# Best way to wean



## brianbeth84 (Nov 14, 2013)

To refresh your memory, on other threads I've talked about the orphan lamb in the house.  He is now transitioning to the barn and is out there full time days.  I tried to leave him out overnight and when I checked on him on a 29 deg night, the whole herd was at one end of the barn and Oliver was at the other.  The whole herd consists of other babies, ages 8 weeks and 6 weeks.  Oliver is 7 weeks.

I thought I'd wean all the babies into their own stall so they would have each other and then Oliver would buddy up with them without the moms in the way. I have weaned horses cold turkey but can you do the same with lambs?  It is too early?  Can they be in a side by side stall so they can see each other or is it best to totally remove them?  FYI all are eating and drinking on their own.  Oliver still gets a bottle 3 times a day.  He is a runt.  Other lambs weigh between 35-39 lbs, OLiver is at 26.3.

Thanks for your advice.


----------



## Sheepshape (Nov 14, 2013)

Orphans can be weaned at around 6 weeks, but I always let lambs on ewes to stay with their mums for about 3 months as that way they grow better.

If your little bottle lamb is so much smaller than the rest maybe you want to carry on a bit longer (another week or two) with Oliver.

If you decide to wean your lambs from their mums,then separate them out of earshot (and sheep can hear much better than us).

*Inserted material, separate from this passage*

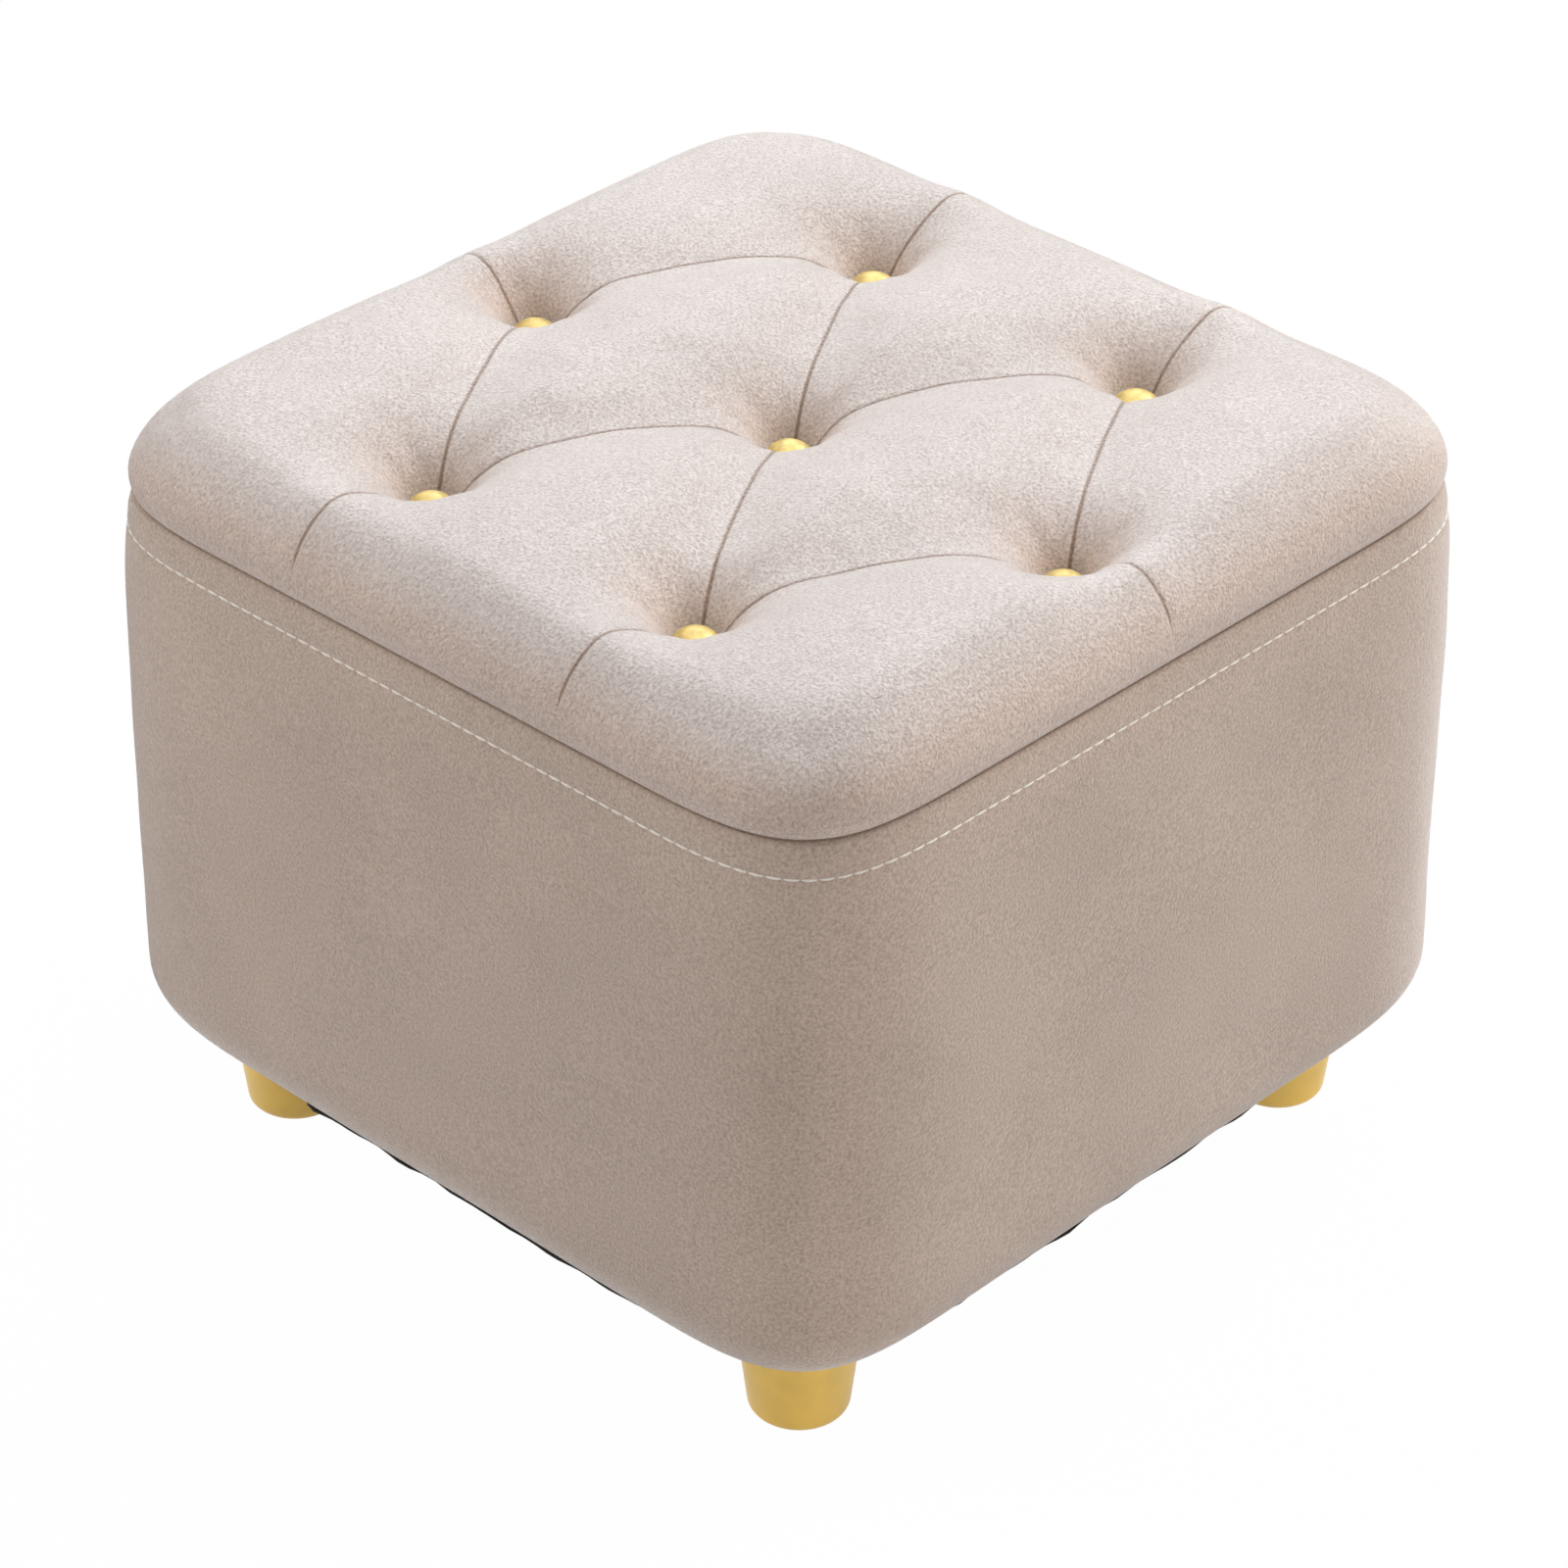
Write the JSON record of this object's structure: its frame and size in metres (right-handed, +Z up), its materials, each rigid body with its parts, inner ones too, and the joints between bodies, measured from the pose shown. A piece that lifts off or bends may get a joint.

The ewes and lambs will go crazy if they can still see or hear each other....even when separated fields apart they generally call for each other for at least 48 hours.

You eventually will have to take lambs from ewes as the lambs will continue to suckle when they are as big (or bigger than) mum.


----------



## SheepGirl (Nov 14, 2013)

I would separate all the lambs from their dams and stop giving Oliver his bottle. Everybody can be weaned cold turkey. Give them plenty of hay and grain and fresh water and they will be happy (well as happy as can be separated from their moms).


----------



## BrownSheep (Nov 14, 2013)

When it comes to lambs with mothers I tend to let them naturally wean. If not I take them off at about 3 months. It's best for bottle babies to go at least 8 weeks. That can be wean as early as 4 weeks ( EMERGENCIES ONLY)

I go cold turkey with my bottle babies. Unless they look super pathetic and I am weak then they get random bottles.


----------



## Four Winds Ranch (Nov 14, 2013)

I wean all my lambs cold turkey as well. It is best if they can`t hear or see the moms. Personaly I wean at 3 months, but have heared of a couple people who wean at 8 weeks. For my own sheep, I have found the lambs to be bigger and healthyer through out their lives, or until sale time if they are left with the ewe, or on the bottle for longer! Just my personal opinion though!
No matter their age, when you wean, make sure they have lots of grass or hay, and free choice water. I give mine a bit of grain to pick at for the first bit.


----------



## Bossroo (Nov 15, 2013)

_I as well as every other commercial sheep raiser that I know wean all lambs at 5 months of age.  Those lambs that are in great shape and size  are shipped to auction/ slaughter  immediately.        While the smaller or leaner ones head to the feed lot to finish. Doing otherwise, we would go broke fast.     _


----------